POLITICA & GIUSTIZIA

Fratelli d’Italia, la faida s’è dest(r)a

A 24 ore dall'ordinanza del Tribunale di Torino, Marrone punta il dito contro i suoi compagni di partito. "Un esposto ispirato dall'interno". Trenta giorni per predisporre il ricorso: "Ci sono tutti gli estremi per contestare questo procedimento sommario"

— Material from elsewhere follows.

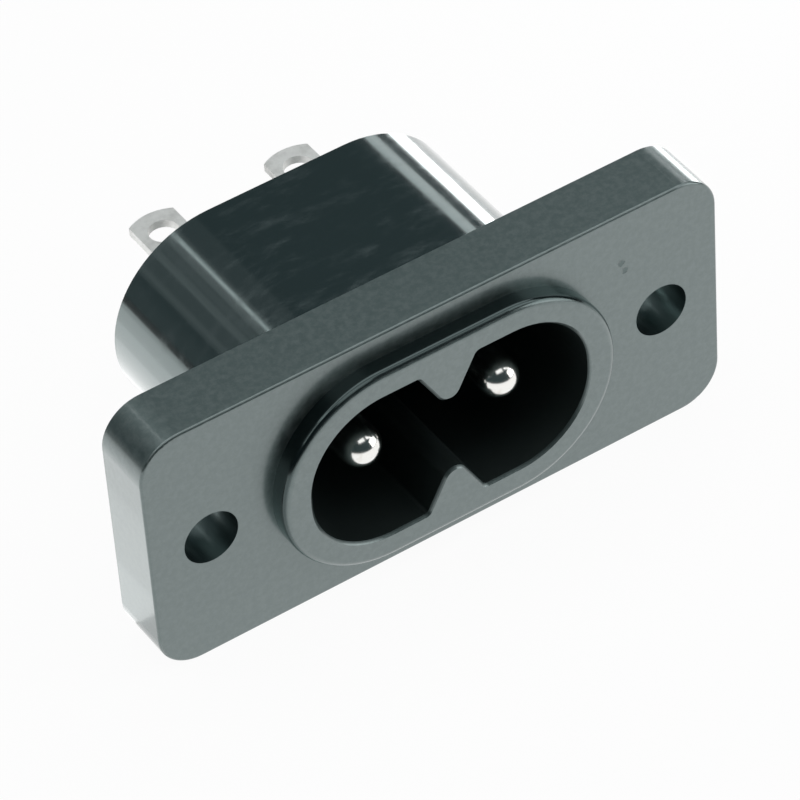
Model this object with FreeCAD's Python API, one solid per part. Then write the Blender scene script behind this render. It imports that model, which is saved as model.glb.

«Un mio compagno di partito, Massimiliano Motta, ha eseguito l’accesso agli atti alla base dell’esposto che ha provocato la mia decadenza». Ciò che tutti, se non sapevano immaginavano, Maurizio Marrone lo dà per certo: «Lo so perché dopo quell’acquisizione di documenti non ce ne sono state altre, tranne quella di Augusta Montaruli», ex consigliere regionale e moglie dello stesso Marrone che, almeno per il momento, non è sospettata di intelligenza col “nemico”. Un nemico che risponde al nome di Massimo Pastrone, avvocato con l’ufficio in corso Duca degli Abruzzi, estensore materiale del ricorso contro l’elezione del consigliere decaduto.

 

Il giorno dopo l’ordinanza del Tribunale di Torino, Marrone convoca i giornalisti di fronte a Palazzo Lascaris per annunciare che venderà cara la pelle: una conferenza stampa improvvisata, mezz’ora per far sapere di essere pronto a lottare perché «non venga ribaltato il voto di oltre tremila persone» attraverso «l’ennesimo atto di delegittimazione di organi giudiziari nei confronti della politica e in particolare dell’ente Regione». Insomma, lui non lo annuncia ancora ufficialmente ma il ricorso è già in fase di predisposizione, anche perché «l’ordinanza lascia ampi spazi per contestarla».

 

Parla di «autonomia della politica rispetto alla magistratura» Marrone e non è un caso giacché questo pronunciamento rischia chiaramente di influenzare anche i membri della Giunta per le elezioni del Consiglio, l’organismo dell’aula che ha il compito di valutare eventuali casi di incandidabilità e ineleggibilità. E non aiuta neanche il fatto che a capo della Giunta ci sia un esponente grillino Paolo Mighetti, «di cui devo sottolineare serietà e imparzialità» dice Marrone, indossati i guanti di velluto. Due pronunciamenti – uno della politica, l’altro della magistratura – che andassero nella stessa direzione sarebbero un responso difficile da ribaltare, anche per questo Marrone fa leva sull’orgoglio di una classe dirigente politica che deve «rivendicare la propria autonomia».

 

Secondo quanto riportato dall’ordinanza il capogruppo di FdI decade perché non si è dimesso entro i tempi previsti dalle normative dalla carica di consigliere di amministrazione di Ires, l’istituto di ricerca della Regione, configurando quindi una condizione di ineleggibilità, visto che la legge 154 del 23 aprile 1981 impedisce l’elezione alla carica di consigliere regionale degli “amministratori e dirigenti di società per azioni con capitale maggioritario della Regione”. La lettera di dimissioni, infatti, pur datata 20 aprile sarebbe stata protocollata in Ires solo il 27 maggio e lo stesso timbro postale, che comprova l’avvenuta spedizione, recherebbe la data del 24 maggio. Ma lui respinge le motivazioni addotte: «La verità è che io ero già decaduto dall’Ires. La legge parla chiaro: il consigliere decade ove senza giustificati motivi non partecipa a tre cda consecutivi» e di consigli d’amministrazione Marrone ne aveva disertati parecchi, tant’è che «non ero neanche più stato convocato e nei verbali non si c’era alcun riferimento al mio nome». Insomma l’Ires aveva proclamato la sua decadenza, ma questo basta? Serviva la ratifica del Consiglio regionale? La normativa parla di un «pronunciamento» dell’aula, forse ancor meno di una presa d’atto e su questo farà leva Marrone, che giustifica la maldestra lettera con dimissioni retrodatate come un documento «in aggiunta», ma non dovuto né richiesto. Su questo si poggerà la sua difesa, da qui partirà il suo ricorso, ricordando anche che «mi interessava talmente poco quella carica che non ho mai neanche dato le coordinate bancarie per farmi versare il gettone di presenza».

 

Intanto resta tesissima la situazione in casa FdI, con Giorgia Meloni che ha già commissariato il vertice regionale, ma non è chiaro se Guido Crosetto abbia assunto o meno l’incarico di commissario. La vecchia guardia post aennina legata ad Agostino Ghiglia e i giovani “marroniani” neanche si rivolgono più la parola e la sensazione diffusa è che il Tribunale interviene in una guerra tutta politica, nella quale difficilmente verranno fatti prigionieri.